→ **Given instruction**
Up to and including the line that contains "(0.62, (1.15, 1.15, 1.17)), (1.0, (0.22, 0.22, 0.23))]", write out each line of the material from its first line, exactly.

**** Supplied information ****

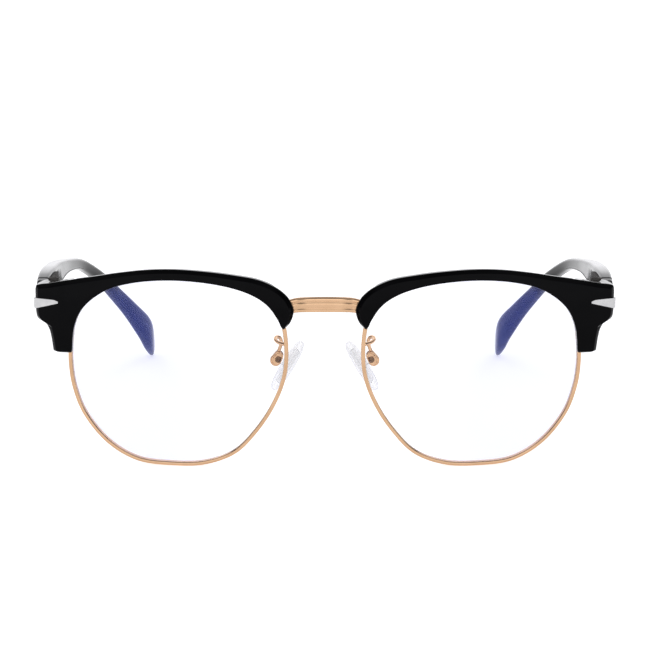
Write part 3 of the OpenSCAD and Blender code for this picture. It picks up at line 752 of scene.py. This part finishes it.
# How bright the sky is at each height, from the horizon up
SKY = [(0.0, (1.5, 1.5, 1.54)), (0.35, (1.8, 1.8, 1.84)),
       (0.62, (1.15, 1.15, 1.17)), (1.0, (0.22, 0.22, 0.23))]


def sky():
    """Soft light from all round, with dark flags at both sides that give shiny edges their lines."""
    world = bpy.data.worlds.new("studio")
    bpy.context.scene.world = world
    world.use_nodes = True
    nodes, links = world.node_tree.nodes, world.node_tree.links
    background = nodes["Background"]
    split = nodes.new("ShaderNodeSeparateXYZ")
    links.new(nodes.new("ShaderNodeTexCoord").outputs["Generated"], split.inputs[0])

    ramp = nodes.new("ShaderNodeValToRGB")
    elements = ramp.color_ramp.elements
    elements[0].position, elements[1].position = SKY[0][0], SKY[-1][0]
    for place, _ in SKY[1:-1]:
        elements.new(place)
    for element, (_, colour) in zip(elements, SKY):
        element.color = (*colour, 1)
    links.new(split.outputs["Z"], ramp.inputs["Fac"])
    links.new(ramp.outputs["Color"], background.inputs["Color"])

    def math_node(operation, a, b=0.0):
        """The operation on a and b, each a number or another node's output."""
        node = nodes.new("ShaderNodeMath")
        node.operation = operation
        for value, socket in zip((a, b), node.inputs):
            if isinstance(value, float):
                socket.default_value = value
            else:
                links.new(value, socket)
        return node.outputs[0]

    def rise(source, lo, hi, most):
        """0 up to lo, and most from hi on."""
        node = nodes.new("ShaderNodeMapRange")
        node.interpolation_type = "SMOOTHSTEP"
        node.inputs["From Min"].default_value = lo
        node.inputs["From Max"].default_value = hi
        node.inputs["To Max"].default_value = most
        links.new(source, node.inputs["Value"])
        return node.outputs["Result"]

    sideways = rise(math_node("ABSOLUTE", split.outputs["X"]), 0.45, 0.75, 0.92)
    flags = math_node("MULTIPLY", sideways, rise(split.outputs["Z"], 0.05, 0.3, 1.0))
    links.new(math_node("SUBTRACT", 1.0, flags), background.inputs["Strength"])


def camera():
    """In front of the frame and above it, looking a little down."""
    distance, height, pitch = 450.0, 124.13, math.radians(11.2465)
    cam = bpy.data.cameras.new("camera")
    cam.sensor_width = 36.0
    cam.lens = 103.987
    cam.shift_x = 0.00795
    cam.clip_start, cam.clip_end = 0.01, 50
    obj = bpy.data.objects.new("camera", cam)
    bpy.context.scene.collection.objects.link(obj)
    obj.location = (0, (SEAT_Y - distance) * 0.001, height * 0.001)
    obj.rotation_euler = (math.pi / 2 - pitch, 0, 0)
    bpy.context.scene.camera = obj


floor()
sky()
camera()
bpy.context.scene.view_settings.view_transform = "Standard"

****

→ **Task answer**
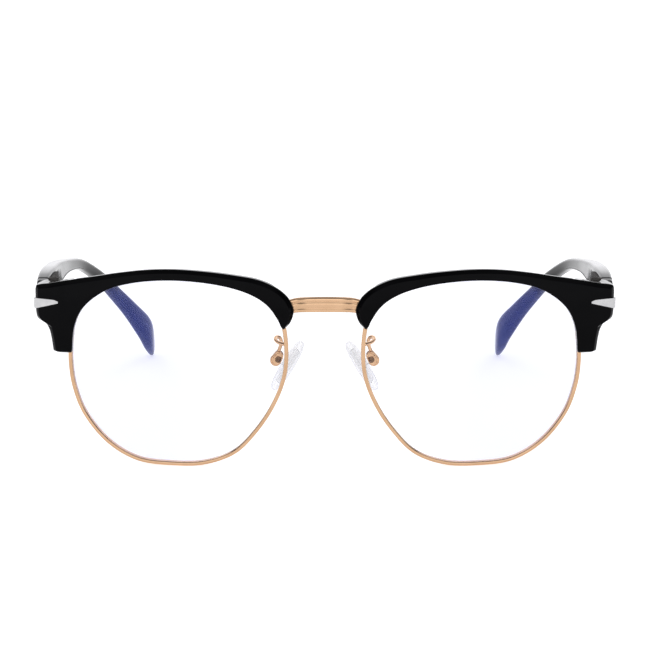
Write part 3 of the OpenSCAD and Blender code for this picture. It picks up at line 752 of scene.py. This part finishes it.
# How bright the sky is at each height, from the horizon up
SKY = [(0.0, (1.5, 1.5, 1.54)), (0.35, (1.8, 1.8, 1.84)),
       (0.62, (1.15, 1.15, 1.17)), (1.0, (0.22, 0.22, 0.23))]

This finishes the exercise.